I had wanted to express these thoughts to Patrick: that even though I shared the geographical section of the world he is from, I was equally quite skeptical to affirm the assumptions he was making in his mindless cascade of rhetoric; that after living in my own distinct region on the continent I could, at least, discuss the nuances peculiar to our cultural dispositions or ideas and that, yes, there was a commonality that could only be made meaningful through recognizing our uniqueness and articulating ourselves from those positions; that he spoke of a half-truth of our shared postcolonial realities of migration and history serves as a good reference point for the age-old relationship between the settler and the native; that in some instances a co-relation has been possible and in others horrible stories were documented. I had wanted to reproach him for accepting and internalizing a story – one that has been systemically composed into a worldview that excludes him and which produces, shapes and dictates the terms on which he forms an interpretation and understanding first of himself and then of the world around him.
I wondered what Patrick’s ontic referent for the identity he so carelessly invoked was since he spoke of it so objectively but I did not ask him any of the questions riddling my mind. When the subject of history came up in my head I found my reason retorting immediately with the questions “What History?” “Whose History?” “Whose/Which version?” Instead I found myself paying attention to his every word and firmly but quietly disagreeing with him. He seemed a good man. We walked to find Tram 9 after our train ride. Thereafter we bade each other goodbye and I was by myself in my seat with many things on my mind. I arrived in my room exhausted and slumped into bed.

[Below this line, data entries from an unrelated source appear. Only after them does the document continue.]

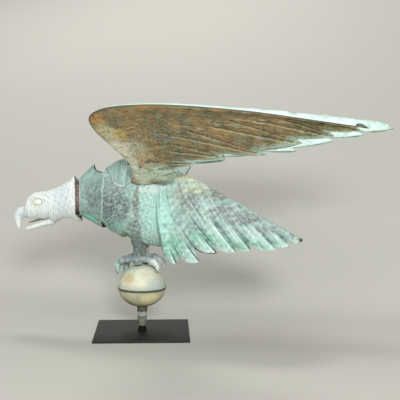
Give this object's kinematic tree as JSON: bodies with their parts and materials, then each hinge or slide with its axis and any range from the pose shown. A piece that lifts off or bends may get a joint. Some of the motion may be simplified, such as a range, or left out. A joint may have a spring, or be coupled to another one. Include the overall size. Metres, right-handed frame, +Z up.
{
  "type": "weather vane",
  "caption": "Moulded sheet-metal eagle weather vane with raised wings, gripping a ball, turning on the rod of a flat square display base.",
  "frame": {"origin": "middle of the base plate's underside, on the spindle's axis", "axes": "+Z up along the spindle; the eagle faces -X with its tail towards +X; its left side is -Y"},
  "size_m": [0.9452, 0.613, 0.5689],
  "materials": {
    "black_steel": "semi-gloss black painted steel",
    "bright_steel": "polished bearing steel",
    "white_zinc": "chalky white oxidised cast zinc",
    "verdigris": "mint and grey-green verdigris on moulded copper, with dark patches",
    "brown_copper": "weathered brown and orange copper with olive and grey-green staining",
    "orb_cream_patina": "cream and grey-green weathered copper with ochre patches",
    "orb_olive_patina": "olive-yellow weathered copper",
    "tube_patina": "dark olive-brown weathered copper tube",
    "dark_patina": "dark slate-green patina with white speckle",
    "bare_copper": "dull bare copper inside the body"
  },
  "bodies": {
    "stand": {"base_plate": "black_steel", "spindle_rod": "black_steel", "thrust_ball": "bright_steel"},
    "vane": {"mounting_tube": "tube_patina", "tube_cap": "bare_copper", "tube_ring": "tube_patina", "tube_band": "orb_cream_patina", "orb_neck": "tube_patina", "orb_upper": "orb_cream_patina", "orb_lower": "orb_olive_patina", "foot_plate": "dark_patina", "leg_left": "dark_patina", "leg_right": "dark_patina", "foot_left": "dark_patina", "foot_right": "dark_patina", "body_left": "verdigris", "body_right": "verdigris", "tail_left": "verdigris", "tail_right": "verdigris", "neck_collar": "verdigris", "neck_sleeve": "bare_copper", "head_casting": "white_zinc", "lower_beak": "white_zinc", "tongue": "white_zinc", "shoulder_cap_left": "verdigris", "shoulder_cap_right": "verdigris", "wing_upper_left": "verdigris", "wing_upper_right": "verdigris", "wing_lower_left": "brown_copper", "wing_lower_right": "brown_copper", "wing_spar_left": "bare_copper", "wing_spar_right": "bare_copper", "wing_socket_left": "bare_copper", "wing_socket_right": "bare_copper", "wing_pin_left": "bare_copper", "wing_pin_right": "bare_copper", "saddle_lower": "bare_copper", "saddle_upper": "bare_copper"}
  },
  "joints": [
    {"name": "vane_spin", "type": "hinge", "parent": "stand", "child": "vane", "pos_m": [0, 0, 0], "axis": [0, 0, 1], "continuous": true}
  ]
}
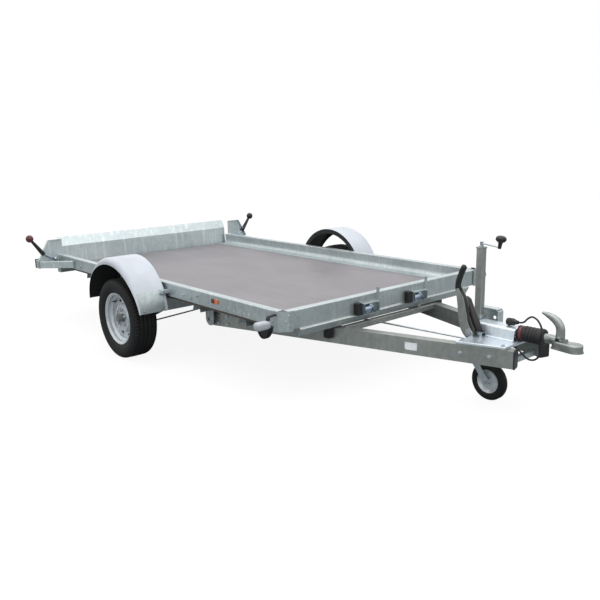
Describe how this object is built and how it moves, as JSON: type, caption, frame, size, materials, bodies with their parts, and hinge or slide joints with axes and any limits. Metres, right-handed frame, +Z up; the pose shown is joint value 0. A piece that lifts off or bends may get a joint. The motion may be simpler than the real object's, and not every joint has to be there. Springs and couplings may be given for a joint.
{
  "type": "flatbed trailer",
  "caption": "Galvanised single-axle tilt-bed flatbed trailer with plywood deck, folding tail panel, mudguards, A-frame drawbar, overrun coupling and jockey wheel.",
  "frame": {"origin": "on the ground at the middle of the bounding box", "axes": "+X forward to the coupling, +Y to the left of the direction of travel, +Z up"},
  "size_m": [4.351, 2.4074, 0.948],
  "materials": {
    "black_plastic": "moulded",
    "black_rubber": "moulded",
    "bright_zinc": "zinc plated",
    "cast_iron": "as cast",
    "galvanised": "hot-dip galvanised",
    "guard_plastic": "satin injection-moulded",
    "lamp_red": "clear lens",
    "phenolic_plywood": "phenolic film-faced plywood",
    "silver_steel": "silver paint",
    "tyre_rubber": "moulded"
  },
  "bodies": {
    "drawbar": {"beam_right": "galvanised", "beam_left": "galvanised", "beam_caps": "black_rubber", "cross_tube": "galvanised", "rubber_buffers": "black_rubber", "head_cross_bar": "galvanised", "head_tray": "galvanised", "overrun_housing": "galvanised", "coupling_shaft": "bright_zinc", "bellows": "black_rubber", "coupling_head": "bright_zinc", "coupling_handle": "bright_zinc", "jack_post": "galvanised", "jack_bracket": "galvanised", "jack_crank": "bright_zinc", "jack_knob": "black_plastic", "handbrake_lever": "galvanised", "handbrake_grip": "black_plastic", "gas_strut": "black_plastic", "brake_rod": "bright_zinc", "plug_lead": "black_rubber", "plug": "black_plastic"},
    "tail_panel": {"tail_panel": "galvanised"},
    "wheel_right": {"tyre_right": "tyre_rubber", "rim_right": "silver_steel", "brake_drum_right": "cast_iron"},
    "wheel_left": {"tyre_left": "tyre_rubber", "rim_left": "silver_steel", "brake_drum_left": "cast_iron"},
    "jack_leg": {"jack_inner_tube": "galvanised"},
    "jockey_caster": {"jockey_fork": "galvanised", "jockey_pin": "bright_zinc"},
    "jockey_wheel": {"jockey_tyre": "tyre_rubber", "jockey_rim": "silver_steel"},
    "bed": {"axle_tube": "galvanised", "brake_cables": "black_plastic", "brake_linkage": "bright_zinc", "brake_plates": "bright_zinc", "cross_members": "galvanised", "deck": "phenolic_plywood", "front_corners": "galvanised", "front_flap": "galvanised", "front_latches": "bright_zinc", "front_sill": "galvanised", "lamp_outriggers": "galvanised", "latch_pads": "black_rubber", "mudguard_left": "guard_plastic", "mudguard_right": "guard_plastic", "mudguard_stays": "galvanised", "pivot_brackets": "galvanised", "pivot_pins": "bright_zinc", "position_lamps": "black_rubber", "rear_beam": "galvanised", "rear_lamps": "lamp_red", "side_rail_left": "galvanised", "side_rail_right": "galvanised", "swing_arms": "galvanised", "tail_latches": "bright_zinc", "wheel_chock": "black_plastic"}
  },
  "joints": [
    {"name": "bed_tilt", "type": "hinge", "parent": "drawbar", "child": "bed", "pos_m": [0.0305, 0, 0.3355], "axis": [0, -1, 0], "range_deg": [0, 17]},
    {"name": "tail_fold", "type": "hinge", "parent": "bed", "child": "tail_panel", "pos_m": [-2.1175, 0, 0.458], "axis": [0, -1, 0], "range_deg": [0, 110]},
    {"name": "wheel_right_roll", "type": "hinge", "parent": "bed", "child": "wheel_right", "pos_m": [-0.6195, -1.0335, 0.28], "axis": [0, 1, 0], "continuous": true},
    {"name": "wheel_left_roll", "type": "hinge", "parent": "bed", "child": "wheel_left", "pos_m": [-0.6195, 1.0335, 0.28], "axis": [0, 1, 0], "continuous": true},
    {"name": "jack_slide", "type": "slide", "parent": "drawbar", "child": "jack_leg", "axis": [0, 0, 1], "range_m": [-0.2, 0.055]},
    {"name": "jockey_swivel", "type": "hinge", "parent": "jack_leg", "child": "jockey_caster", "pos_m": [1.5405, 0.035, 0.25], "axis": [0, 0, 1], "continuous": true},
    {"name": "jockey_roll", "type": "hinge", "parent": "jockey_caster", "child": "jockey_wheel", "pos_m": [1.6245, 0.035, 0.11], "axis": [0, 1, 0], "continuous": true}
  ]
}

On waking up the following morning, while sitting at the table to do some work, I heard a voice that sounded familiar. I immediately checked myself because I was unaware of anybody I would know prior to staying at this place. And so I listened again. Then I realized that it was not a familiar voice but rather a familiar language; one that I know not to be from here. I heard this man speaking from outside of my door to another person about their dog and something that had happened to it. Alarmed, I raced to the door and opened it. I saw a man wearing a pair of gloves and holding a plastic bag full of things that looked like had been thrown away. He was wearing a hands-free device and had been talking on the phone. He approached and asked me in English if one of the items he had intended to collect into the plastic bag was mine. Knowing he was the man I’d heard from my room I responded to his question in Twi. An intimacy descended from nowhere between us and we conversed briefly for I had only a short time after which I needed to return to my desk to finish off some writing.

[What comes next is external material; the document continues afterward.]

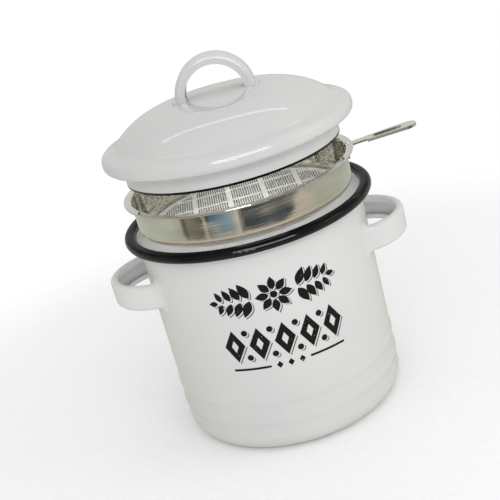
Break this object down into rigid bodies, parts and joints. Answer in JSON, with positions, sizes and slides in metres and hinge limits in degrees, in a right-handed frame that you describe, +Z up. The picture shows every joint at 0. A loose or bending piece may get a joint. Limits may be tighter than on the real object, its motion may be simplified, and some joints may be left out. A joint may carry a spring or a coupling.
{
  "type": "bacon grease container",
  "caption": "Enamelled steel grease pot with two side handles, a stainless strainer that hangs in the mouth and a domed lid with a strap handle.",
  "frame": {"origin": "centre of the pot's flat underside", "axes": "+Z up along the pot's axis, +X towards the strainer's handle, -Y towards the printed front"},
  "size_m": [0.1643, 0.125, 0.1854],
  "materials": {
    "white_enamel": "glossy vitreous enamel on steel",
    "black_enamel": "glossy vitreous enamel on steel",
    "stainless": "polished stainless sheet"
  },
  "bodies": {
    "pot": {"pot_shell": "white_enamel", "rim_bead": "black_enamel", "left_handle": "white_enamel", "right_handle": "white_enamel"},
    "strainer": {"strainer_bowl": "stainless", "strainer_screen": "stainless", "strainer_handle": "stainless"},
    "lid": {"lid_shell": "white_enamel", "lid_edge": "black_enamel", "lid_handle": "white_enamel"}
  },
  "joints": [
    {"name": "strainer_lift", "type": "slide", "parent": "pot", "child": "strainer", "axis": [0, 0, 1], "range_m": [-0.016, 0.034]},
    {"name": "lid_lift", "type": "slide", "parent": "strainer", "child": "lid", "axis": [0, 0, 1], "range_m": [-0.0169, 0.0331]}
  ]
}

These thread of events, seemingly unrelated, work together for me to produce potent thoughts on myriad questions on the self and its fluxed modes of construction. A friend of mine, on the question of healing and/or repairing a broken past talks of acquiring the necessary spiritual tools from which one can begin the journey of learning and applying the knowledge learned of their cultural past. I encountered a cynic whose view of others only made sense when it conformed to his own ideas. I met another who through language offered me a warm and intimate moment of interaction. I take it all in with luggage and the train as the overarching metaphors.